▶ **INSTRUCTION**
Give back exactly the lines running from the line that holds "Write part 4" through the line that holds "(0.970, 0.800), (1.000, 0.700))", ends included, and no other lines.

▶ **RECORDS PROVIDED**
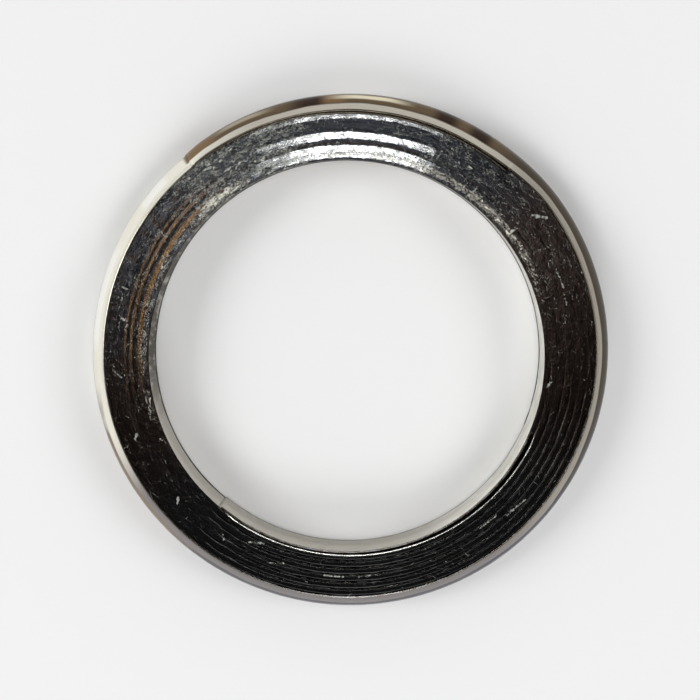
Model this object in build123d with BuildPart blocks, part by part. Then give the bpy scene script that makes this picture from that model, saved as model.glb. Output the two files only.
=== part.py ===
# Spiral-wound exhaust pipe gasket.
# A thin steel strip, pressed to a V section, and a graphite tape are wound up together.
# Lengths are in millimetres and angles in degrees. The ring lies on its lower sealing face.
# The origin is the centre of the bore at that face, and +Z runs along the pipe.

import os
from math import cos, radians, sin

from build123d import *

# Ring
bore_diameter = 48.0
gasket_height = 6.0
strip_half_turns = 15

# Wound layers, measured across the ring
strip_thickness = 0.2
filler_thickness = 0.66
layer_gap = 0.02
filler_stand_out = 0.15

# V section of the strip, whose ridge points away from the bore
ridge_depth = 1.8
ridge_flat = 1.2
bore_land = 0.15

# Ends of the windings, counter-clockwise from +X as seen from above
winding_start = 230
filler_lead = 107
free_end_wrap = 80

# Heights
mid_height = gasket_height / 2
strip_half = mid_height - filler_stand_out
flat_half = ridge_flat / 2
flank_slope = ridge_depth / (strip_half - flat_half)

# Spiral
HALF_TURN = 180
bare_step = (strip_thickness + layer_gap) / 2
filled_step = bare_step + (filler_thickness + layer_gap) / 2


def half_turn(index):
    """Inner radius of a half turn of strip, and how far its centre lies along the start line."""
    radius = bore_diameter / 2
    offset = 0
    for count in range(1, index + 1):
        step = bare_step if count == 1 else filled_step
        radius += step
        offset += step if count % 2 else -step
    return radius, offset


def free_end():
    """Radius and centre offset of the last stretch, which closes on to the turn beneath it."""
    radius, offset = half_turn(strip_half_turns - 1)
    turn = cos(radians(free_end_wrap))
    drop = (filled_step * (1 + turn) - 2 * bare_step) / (1 - turn)
    shift = drop if strip_half_turns % 2 == 0 else -drop
    return radius - drop, offset + shift


def start_plane(offset, angle):
    """Upright plane that starts at a half turn's own axis and runs out at an angle."""
    line = radians(winding_start)
    outward = radians(winding_start + angle)
    return Plane(
        origin=(offset * cos(line), offset * sin(line), 0),
        x_dir=(cos(outward), sin(outward), 0),
        z_dir=(sin(outward), -cos(outward), 0),
    )


def side(radius, half_height):
    """V line with a flat ridge, from its lower end to its upper end."""
    ridge = radius + ridge_depth
    edge = ridge - (half_height - flat_half) * flank_slope
    return [
        (edge, mid_height - half_height),
        (ridge, mid_height - flat_half),
        (ridge, mid_height + flat_half),
        (edge, mid_height + half_height),
    ]


def bore_side(radius):
    """V line of the bore, with a short upright land burnished on each edge."""
    lower_edge, lower_bend, upper_bend, upper_edge = side(radius, strip_half)
    lower_land = (radius, lower_edge[1] + bore_land)
    upper_land = (radius, upper_edge[1] - bore_land)
    return [lower_edge, lower_land, lower_bend, upper_bend, upper_land, upper_edge]


def section(plane, inner, outer):
    """Cross-section between two side lines."""
    with BuildSketch(plane) as outline:
        with BuildLine():
            Polyline(*inner, *reversed(outer), close=True)
        make_face()
    return outline.sketch


def strip_section(plane, radius, first_turn=False):
    inner = bore_side(radius) if first_turn else side(radius, strip_half)
    return section(plane, inner, side(radius + strip_thickness, strip_half))


def filler_section(plane, inner_radius, outer_radius):
    return section(plane, side(inner_radius, mid_height), side(outer_radius, mid_height))


def axis_of(plane):
    return Axis(plane.origin, (0, 0, 1))


# Steel strip, wound outwards from the bore, with its free outer end lying on the turn beneath
with BuildPart() as steel_strip:
    for index in range(strip_half_turns):
        radius, offset = half_turn(index)
        plane = start_plane(offset, HALF_TURN * index)
        profile = strip_section(plane, radius, first_turn=index < 2)
        revolve(profile, axis=axis_of(plane), revolution_arc=HALF_TURN)
    radius, offset = free_end()
    plane = start_plane(offset, HALF_TURN * strip_half_turns)
    revolve(strip_section(plane, radius), axis=axis_of(plane), revolution_arc=free_end_wrap)

# Graphite filler, which starts thin between the first two turns of strip
with BuildPart() as graphite_filler:
    under_radius, under_offset = half_turn(0)
    over_radius, over_offset = half_turn(2)
    over_plane = start_plane(over_offset, filler_lead)
    revolve(
        filler_section(over_plane, under_radius, over_radius - layer_gap),
        axis=axis_of(over_plane),
        revolution_arc=HALF_TURN - filler_lead,
    )
    under_plane = start_plane(under_offset, 0)
    seat_radius = under_radius + strip_thickness + layer_gap
    seat = side(seat_radius, gasket_height)
    clearing = side(seat_radius - filler_thickness - filled_step, gasket_height)
    revolve(
        section(under_plane, clearing, seat),
        axis=axis_of(under_plane),
        mode=Mode.SUBTRACT,
    )
    for index in range(1, strip_half_turns - 2):
        under_radius, offset = half_turn(index)
        over_radius, offset = half_turn(index + 2)
        plane = start_plane(offset, HALF_TURN * index)
        inner_radius = under_radius + strip_thickness + layer_gap
        profile = filler_section(plane, inner_radius, over_radius - layer_gap)
        revolve(profile, axis=axis_of(plane), revolution_arc=HALF_TURN)

steel_strip.part.label = "steel_strip"
graphite_filler.part.label = "graphite_filler"

os.makedirs("parts", exist_ok=True)
export_step(steel_strip.part, "parts/steel_strip.step")
export_step(graphite_filler.part, "parts/graphite_filler.step")
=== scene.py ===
from math import acos, atan, atan2, cos, degrees, hypot, radians, sin, tau

import bmesh
import bpy
from mathutils import Matrix, Vector, noise


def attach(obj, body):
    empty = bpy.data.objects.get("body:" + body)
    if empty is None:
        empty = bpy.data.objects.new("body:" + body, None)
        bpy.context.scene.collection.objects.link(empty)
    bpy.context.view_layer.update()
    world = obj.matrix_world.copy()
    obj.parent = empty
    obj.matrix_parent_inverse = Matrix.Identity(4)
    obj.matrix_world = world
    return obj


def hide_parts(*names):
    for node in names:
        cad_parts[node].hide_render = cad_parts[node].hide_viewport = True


# Looks of the spiral-wound exhaust gasket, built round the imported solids.
# The winding and its wear are drawn in millimetres and scaled to metres at the end.
# Headings are degrees clockwise from +Y, which is up in the photograph.

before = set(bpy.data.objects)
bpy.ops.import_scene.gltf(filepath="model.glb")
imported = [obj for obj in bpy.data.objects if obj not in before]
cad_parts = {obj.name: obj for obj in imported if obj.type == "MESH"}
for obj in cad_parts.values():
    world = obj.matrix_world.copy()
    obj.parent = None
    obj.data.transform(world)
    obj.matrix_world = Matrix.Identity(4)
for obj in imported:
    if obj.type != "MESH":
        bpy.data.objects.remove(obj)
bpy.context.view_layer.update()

MM = 0.001
UP = Vector((0, 0, 1))
HALF_TURN = 180
FULL_TURN = 360

# Spiral, with the same sizes as the solids
BORE_RADIUS = 24.0
STRIP_THICKNESS = 0.2
FILLER_THICKNESS = 0.66
LAYER_GAP = 0.02
STRIP_HALF_TURNS = 15
WINDING_START = 230
FILLER_LEAD = 107
FREE_END_WRAP = 80
BARE_STEP = (STRIP_THICKNESS + LAYER_GAP) / 2
FILLED_STEP = BARE_STEP + (FILLER_THICKNESS + LAYER_GAP) / 2
START_LINE = Vector((cos(radians(WINDING_START)), sin(radians(WINDING_START)), 0))

# Section, whose rounded ridge stays a hair inside the flat ridge of the solids
MID_HEIGHT = 3.0
STRIP_HALF = 2.85
RIDGE_DEPTH = 1.79
RIDGE_FLAT_HALF = 0.6
FLANK_SLOPE = RIDGE_DEPTH / (STRIP_HALF - RIDGE_FLAT_HALF)
FLANK_ANGLE = atan(FLANK_SLOPE)
NOSE_RADIUS = RIDGE_FLAT_HALF * sin(FLANK_ANGLE) / (1 - cos(FLANK_ANGLE))
NOSE_SEGMENTS = 4
STRIP_TIP = 0.06

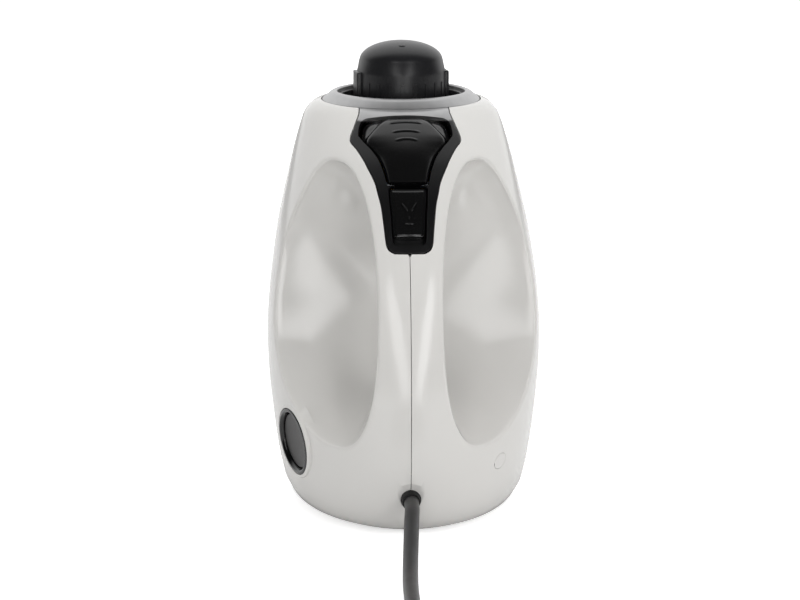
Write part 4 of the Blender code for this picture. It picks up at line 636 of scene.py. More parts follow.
# Drop and half width as shares of each plate's own height and half width
frameShares = (
    (0.000, 0.815), (0.029, 0.825), (0.1175, 0.910), (0.2095, 0.996), (0.228, 1.000),
    (0.2845, 0.885), (0.361, 0.755), (0.404, 0.700), (0.463, 0.622), (0.5145, 0.568),
    (0.5655, 0.538), (0.659, 0.482), (0.8126, 0.436), (0.935, 0.402), (0.975, 0.360),
    (1.000, 0.255),
)
padShares = (
    (0.000, 0.700), (0.030, 0.810), (0.080, 0.915), (0.190, 0.975), (0.290, 1.000),
    (0.375, 0.915), (0.490, 0.745), (0.625, 0.600), (0.820, 0.490), (1.000, 0.430),
)
openingShares = (
    (0.000, 0.800), (0.030, 0.880), (0.080, 0.940), (0.190, 0.985), (0.290, 1.000),
    (0.375, 0.915), (0.490, 0.745), (0.625, 0.600), (0.820, 0.490), (1.000, 0.430),
)
lockShares = ((0.000, 0.860), (0.030, 0.960), (0.070, 1.000), (0.500, 0.910), (0.930, 0.845),
              (0.970, 0.800), (1.000, 0.700))


def smoothShares(shares, drops):
    # half widths at the given drops, on a curve through the shares that never overshoots
    slopes = [(b[1] - a[1]) / (b[0] - a[0]) for a, b in zip(shares, shares[1:])]
    bends = [slopes[0]]
    for before, after in zip(slopes, slopes[1:]):
        bends.append(2 * before * after / (before + after) if before * after > 0 else 0.0)
    bends.append(slopes[-1])
    result = []
    for drop in drops:
        k = next((i for i in range(len(shares) - 2, -1, -1) if shares[i][0] <= drop), 0)
        (low, first), (high, second) = shares[k], shares[k + 1]
        span = high - low
        t = (drop - low) / span
        result.append(hermite(t, first, bends[k] * span, second, bends[k + 1] * span))
    return result


def backPlate(name, top, bottom, halfWidth, shares, outer, inner, grow=0.0, rows=60, columns=32,
              reachIn=0.0, arch=0.0):
    height = top - bottom
    drops = sorted({k / rows for k in range(rows + 1)} | {share for share, _ in shares})
    halves = smoothShares(shares, drops)
    lines = [[], []]
    for index, (drop, half) in enumerate(zip(drops, halves)):
        level = top - drop * height + grow * (1 - 2 * drop)
        bow = arch * max(0.0, 1 - drop * 3)
        sink = [level - bow * (2 * k / columns - 1) ** 2 for k in range(columns + 1)] if bow else [level]
        places = [bodyShare(low) if low < body["top"] else 1.0 for low in sink]
        for face, depth in enumerate((outer, inner)):
            line = []
            for k in range(columns + 1):
                across = 2 * k / columns - 1
                v = places[k % len(places)]
                u = onBack(across * (half * halfWidth + grow), v)
                point = bodyPoint(u, v) - depth(drop, across) * bodyNormal(u, v)
                if index == 0:
                    point = point + Vector((0, reachIn, 0))
                line.append(point)
            lines[face].append(line)
    points = [point for face in lines for line in face for point in line]
    across = columns + 1
    total = across * len(drops)
    faces = []
    for row in range(len(drops) - 1):
        for k in range(columns):
            a = row * across + k
            faces.append((a, a + 1, a + across + 1, a + across))
            faces.append((total + a, total + a + across, total + a + across + 1, total + a + 1))
        for k in (0, columns):
            a = row * across + k
            faces.append((a, a + across, total + a + across, total + a))
    for start in (0, total - across):
        for k in range(columns):
            a = start + k
            faces.append((a, a + 1, total + a + 1, total + a))
    return newObject(name, meshFrom(name, points, faces))


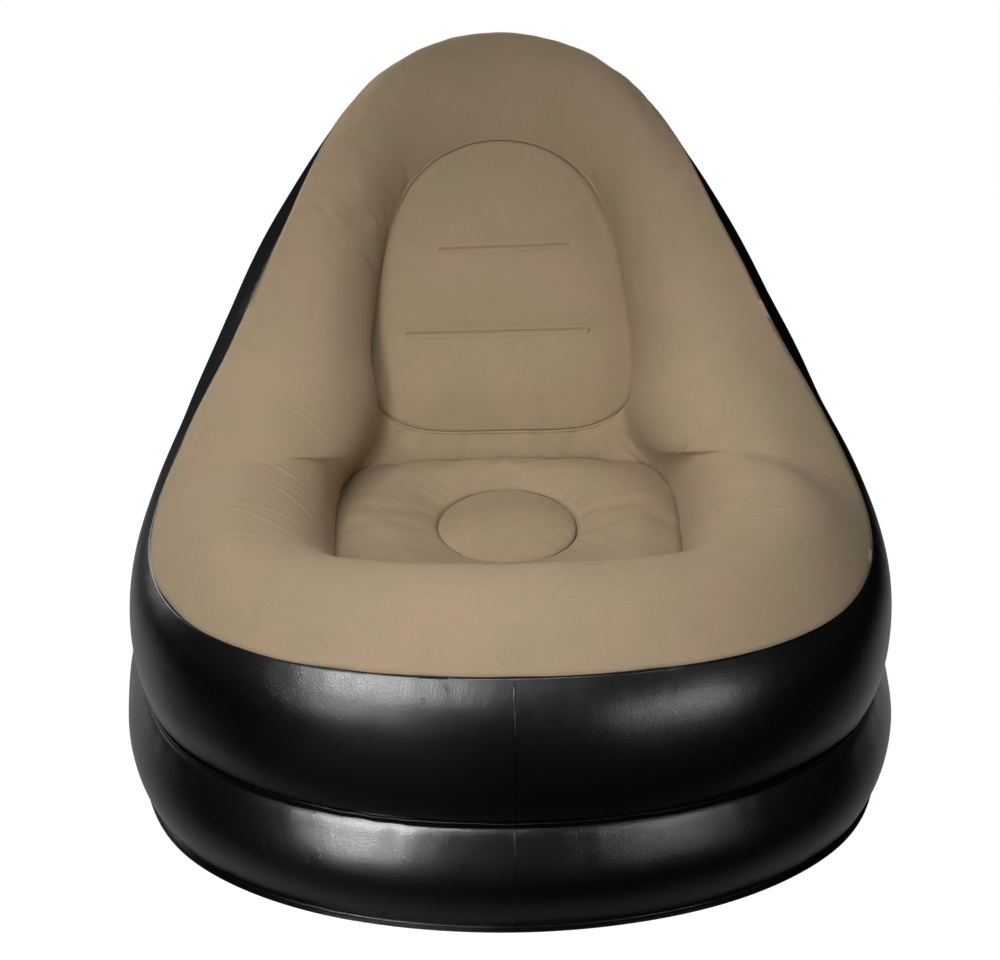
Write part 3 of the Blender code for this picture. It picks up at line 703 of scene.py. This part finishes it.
# %% Folds of the bolster
tree = surface(bolster)
fold_lines = [pixel_line(tree, pixels) for pixels, _, _ in FOLDS]
refine(bolster, fold_lines + [seat_seam, back_seam], 0.010)
refine(bolster, fold_lines + [seat_seam, back_seam], 0.0055)
tree = surface(bolster)
fold_lines = [pixel_line(tree, pixels) for pixels, _, _ in FOLDS]
places, normals = read(bolster)
for line, (_, height, width) in zip(fold_lines, FOLDS):
    fold(places, normals, line, height, width)
roll(places, normals, seat_seam, 0.003, 0.012)
pucker(places, normals, seat_seam, 0.014, 0.0007, 0.020, 7)
pucker(places, normals, dense(root), 0.016, 0.0008, 0.016, 8)
bead(places, normals, back_seam, 0.0015, 0.0012, 0.0024)
ease(places, normals, 0.08, 0.0012, 9)
wave_lip(places, tip, dense(across), SEAM_SEED)
write(bolster, places)
thicken(bolster, FLOCK)


# %% [markdown]
# ## The seat panel
# The seat is a pillow tied down along its outline and round a disc in its middle, so it puffs up
# into a soft ring between the two welds. Its cage has one row on each weld and one on the puff
# between them, and a small grid closes the disc.

# %% The seat
SEAT_CROWN = 0.034
DISC_RADIUS = 0.090
DISC_Y = -0.074
DISC_SINK = 0.010
DISC_CROWN = 0.018


def disc_loop(radius, height):
    turn = np.arange(len(seat_loop())) * 2 * np.pi / len(seat_loop()) - np.pi / 2
    across, along = radius * np.cos(turn), DISC_Y + radius * np.sin(turn)
    return through(np.stack((across, along, 0 * turn + height), axis=1))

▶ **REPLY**
Write part 4 of the Blender code for this picture. It picks up at line 636 of scene.py. More parts follow.
# Drop and half width as shares of each plate's own height and half width
frameShares = (
    (0.000, 0.815), (0.029, 0.825), (0.1175, 0.910), (0.2095, 0.996), (0.228, 1.000),
    (0.2845, 0.885), (0.361, 0.755), (0.404, 0.700), (0.463, 0.622), (0.5145, 0.568),
    (0.5655, 0.538), (0.659, 0.482), (0.8126, 0.436), (0.935, 0.402), (0.975, 0.360),
    (1.000, 0.255),
)
padShares = (
    (0.000, 0.700), (0.030, 0.810), (0.080, 0.915), (0.190, 0.975), (0.290, 1.000),
    (0.375, 0.915), (0.490, 0.745), (0.625, 0.600), (0.820, 0.490), (1.000, 0.430),
)
openingShares = (
    (0.000, 0.800), (0.030, 0.880), (0.080, 0.940), (0.190, 0.985), (0.290, 1.000),
    (0.375, 0.915), (0.490, 0.745), (0.625, 0.600), (0.820, 0.490), (1.000, 0.430),
)
lockShares = ((0.000, 0.860), (0.030, 0.960), (0.070, 1.000), (0.500, 0.910), (0.930, 0.845),
              (0.970, 0.800), (1.000, 0.700))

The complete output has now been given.